Несколько минут Дария и Бел-шар-уцур обсуждали что-то на арамейском. Наконец Дария повернулась к нам и с сердитым лицом сказала:
– Он проведет вас.
– Проведет нас? – переспросила Эли. – В смысле, покажет нам окрестности? – она вытянула руку за крышу и «прошагала» пальцами по воздуху.
– Класс! – одобрил Марко. – Скажи ему, что мы обожаем сады. Особенно те, что висят.
– Да, окрестности, – подтвердила Дария, неуверенно поглядывая на Бел-шар-уцура. – Покажет вам Вавилон. Он этого не сказал, но я думаю, он должен вас присматривать.
– Он пока нам не доверяет? – уточнил я.
Дария пожала плечами.
– Мы должны идти сейчас. И будьте осторожны.
Мы поспешили наружу. И, лишь отойдя от дома, я вспомнил, что забыл вернуть Дарии ее мешочек.
– Курицы… кудахтать, – бормотала Дария. – Быки… тягать. Свиньи… хрюкать. Хряки… всхрапывать. Сосны… расти высокими.

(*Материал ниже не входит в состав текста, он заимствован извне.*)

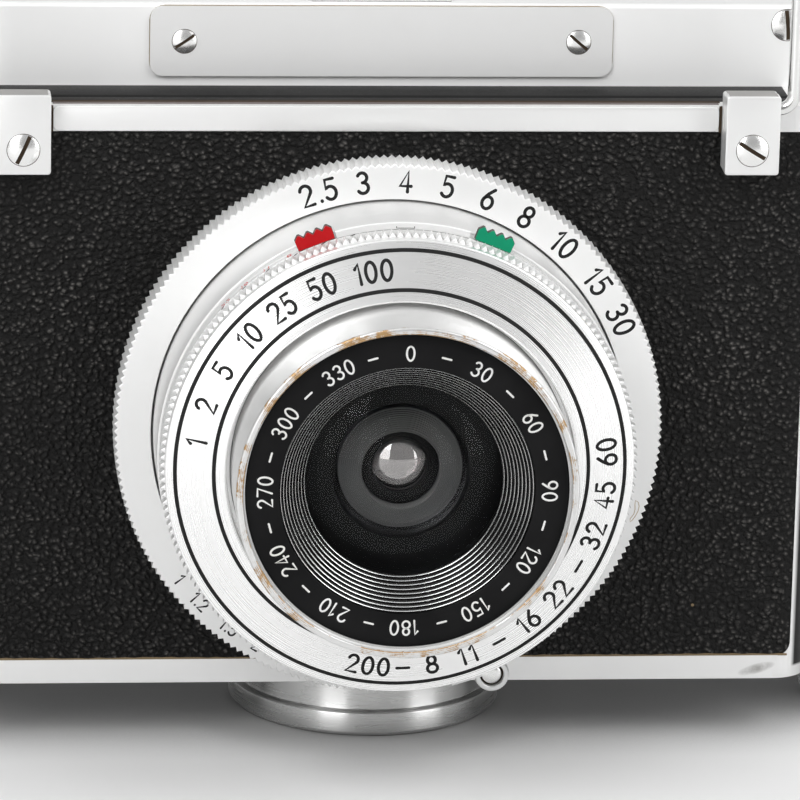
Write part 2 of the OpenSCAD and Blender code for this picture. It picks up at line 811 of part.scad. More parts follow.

Подсолнухи… круглые. Забор… из досок. Храм…
Пока мы шли по территории дворца, Эли без устали вертела головой, называя и описывая каждый увиденный объект. А Дария в точности за ней повторяла. Бел-шар-уцур держался рядом, внимательно вслушиваясь в их разговор. Было неясно, что именно он ожидал увидеть или услышать, его больные глаза беспокойно метались из стороны в сторону, так что казалось удивительным, что он вообще может ходить прямо. И все же меня не покидало ощущение, что он замечает малейшее движение, каждый наш жест.
Его сопровождающие не отставали от него ни на шаг. Двое вардумов обмахивали его гигантскими пальмовыми ветками, напевая что-то себе под нос и корча рожицы всякий раз, стоило им убедиться, что хозяин на них не смотрит. Двое других тащили ведра с водой, подавая ему черпак каждые несколько ярдов. Идущие за нами двое трубачей гудели на каждом повороте.
Вокруг нашей процессии постоянно сохранялось значительное пустое пространство. Садовники, рабочие, богатые – все как один в страхе падали ниц, стоило им завидеть Бел-шар-уцура.
– У меня от него мурашки по коже, – тихо сказал Касс.
Но даже этот шепот не укрылся от ушей Бел-шар-уцура.
– Чувак, тебе кто-нибудь говорил, что ты похож на смесь бородавочника и машины для попкорна? – широко улыбаясь, громко спросил Марко. – Можешь не отвечать. Мир, дружба, жвачка.
На секунду на лице Бел-шар-уцура мелькнуло недоумение. Он покосился на Дарию, и та что-то сказала ему, после чего царевич криво улыбнулся.
– Думаю, она тебя прикрыла, Марко, – шепнул Касс.
– Она горяча и умна, – констатировал Марко.
– То есть ты тоже находишь ее горяченькой? – спросила Эли.
Дария с улыбкой обернулась к Марко.
– Не горячо. Утром прохладно.
Я опустил взгляд, стараясь не рассмеяться.
– Как вы называете это место, Дария? – спросила Эли, указывая на дворцовые территории. – У него есть какое-то название?
Дария секунду размышляла.
– На языке людей из Шумера это Ка-Дингир-ра. На языке людей из Аккада – Баб-Илум. Означает великие врата бога.